Records shown:
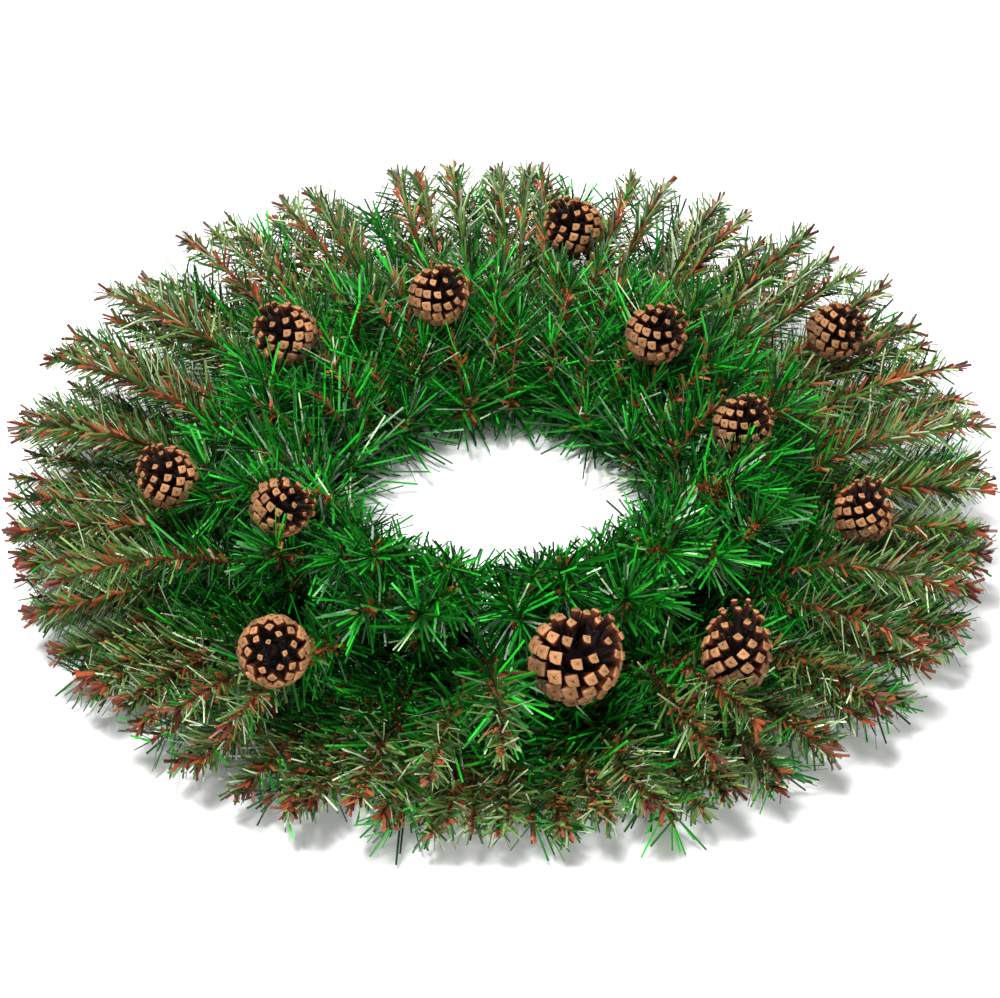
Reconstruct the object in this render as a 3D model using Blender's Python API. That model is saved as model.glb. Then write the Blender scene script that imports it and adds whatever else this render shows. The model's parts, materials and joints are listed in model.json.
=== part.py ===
"""An artificial spruce wreath with pine cones, lying on its back.

A wire ring carries two kinds of spray. A rim spray is a wire that lies along the ring at its middle and
bends outwards at both ends, one end lower than the other, so that the tips stand at four heights round the
rim. A green spray crosses the ring, with one arm towards the hole and one up over the crown. Needles are
drawn out of the faces of each wire. Pine cones sit among the sprays, each on a stalk that reaches the
nearest wire.
"""

import math

import bmesh
import bpy
import numpy as np
from mathutils import Vector
from mathutils.bvhtree import BVHTree

OBJECT_NAME = "spruce_wreath"
SEED = 11

# Wire ring, which rests on the flat underside of its six-sided section.
RING_RADIUS = 0.135
RING_WIRE = 0.0029
RING_SEGMENTS = 32
RING_SIDES = 6
RING_HALF_HEIGHT = RING_WIRE * math.sin(math.radians(60))
RING_TOP = 2 * RING_HALF_HEIGHT

# Wires of the sprays.
WIRE_FOOT = 0.0015
WIRE_TIP = 0.0011
SEAT_GAP = 0.0003
FOOT_HEIGHT = RING_TOP + SEAT_GAP + WIRE_FOOT
WIRE_CLEARANCE = 0.0042
PATH_STEPS = 96
FOOT_STEPS = 12
MOST_NEEDLE_SHARE = 0.72
LAYOUT_TRIES = 60

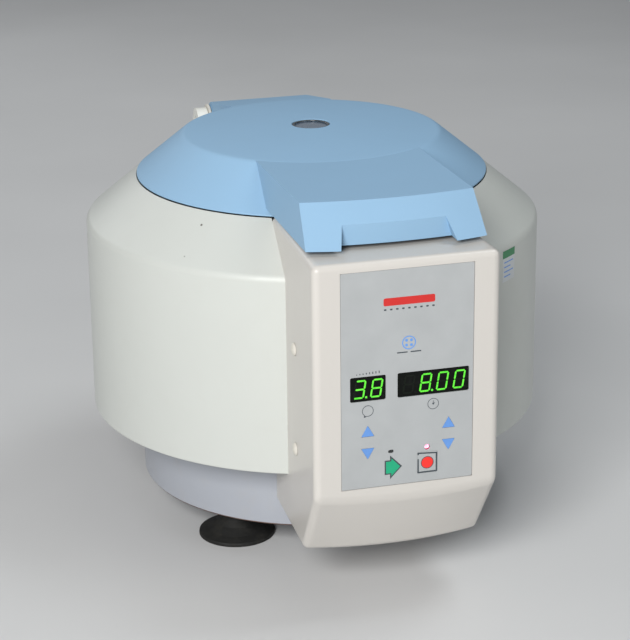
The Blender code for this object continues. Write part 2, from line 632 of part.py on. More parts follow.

Your instructions: Copy out every entry again, exactly as it was given.

Solution:
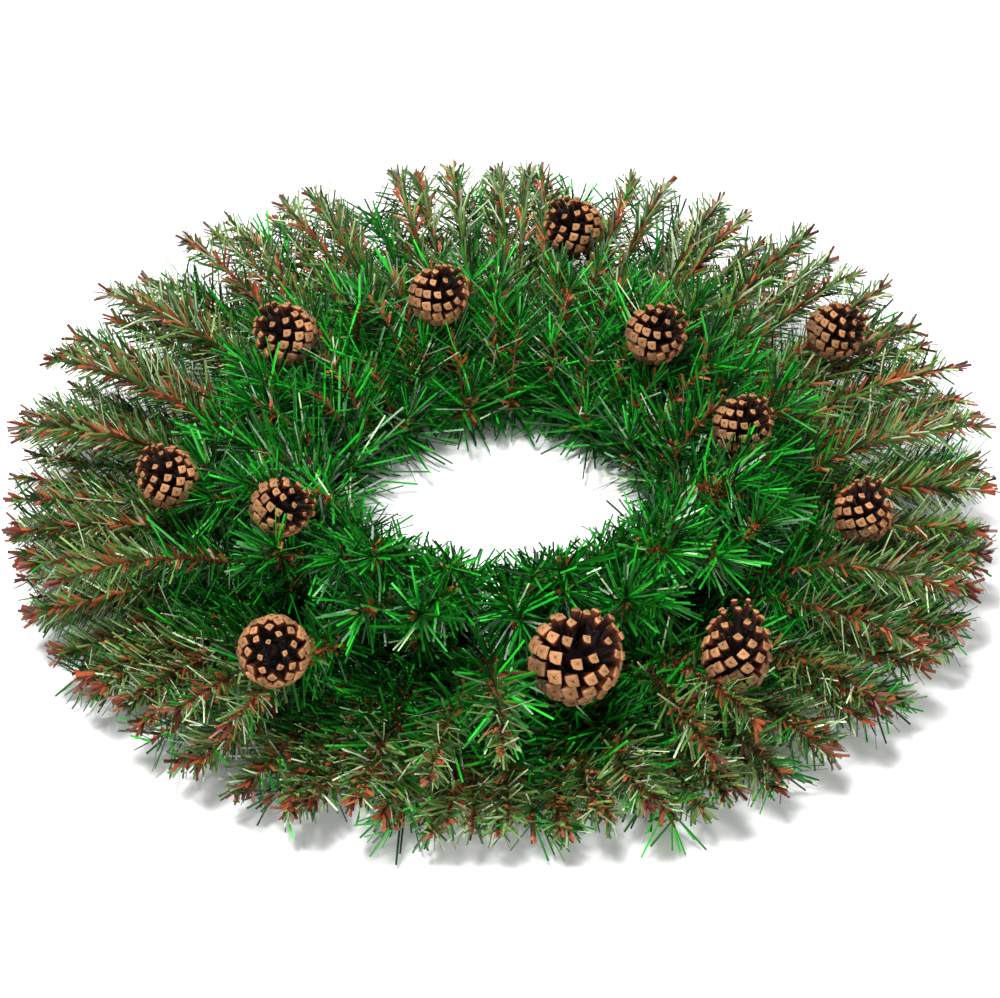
Reconstruct the object in this render as a 3D model using Blender's Python API. That model is saved as model.glb. Then write the Blender scene script that imports it and adds whatever else this render shows. The model's parts, materials and joints are listed in model.json.
=== part.py ===
"""An artificial spruce wreath with pine cones, lying on its back.

A wire ring carries two kinds of spray. A rim spray is a wire that lies along the ring at its middle and
bends outwards at both ends, one end lower than the other, so that the tips stand at four heights round the
rim. A green spray crosses the ring, with one arm towards the hole and one up over the crown. Needles are
drawn out of the faces of each wire. Pine cones sit among the sprays, each on a stalk that reaches the
nearest wire.
"""

import math

import bmesh
import bpy
import numpy as np
from mathutils import Vector
from mathutils.bvhtree import BVHTree

OBJECT_NAME = "spruce_wreath"
SEED = 11

# Wire ring, which rests on the flat underside of its six-sided section.
RING_RADIUS = 0.135
RING_WIRE = 0.0029
RING_SEGMENTS = 32
RING_SIDES = 6
RING_HALF_HEIGHT = RING_WIRE * math.sin(math.radians(60))
RING_TOP = 2 * RING_HALF_HEIGHT

# Wires of the sprays.
WIRE_FOOT = 0.0015
WIRE_TIP = 0.0011
SEAT_GAP = 0.0003
FOOT_HEIGHT = RING_TOP + SEAT_GAP + WIRE_FOOT
WIRE_CLEARANCE = 0.0042
PATH_STEPS = 96
FOOT_STEPS = 12
MOST_NEEDLE_SHARE = 0.72
LAYOUT_TRIES = 60

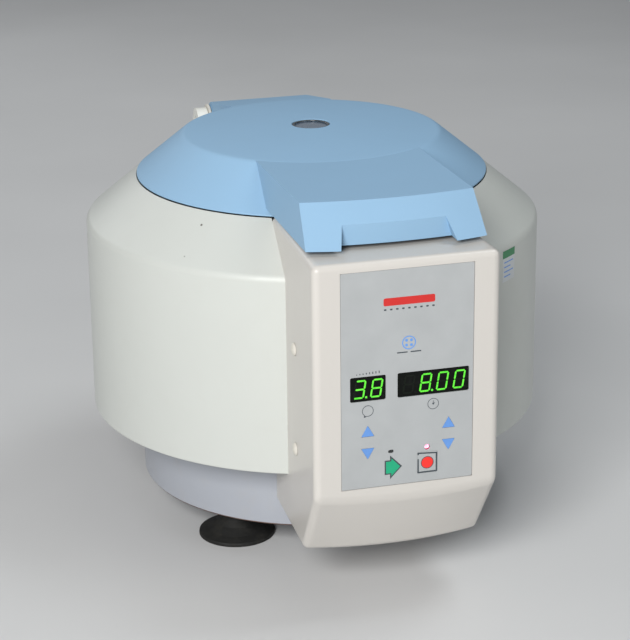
The Blender code for this object continues. Write part 2, from line 632 of part.py on. More parts follow.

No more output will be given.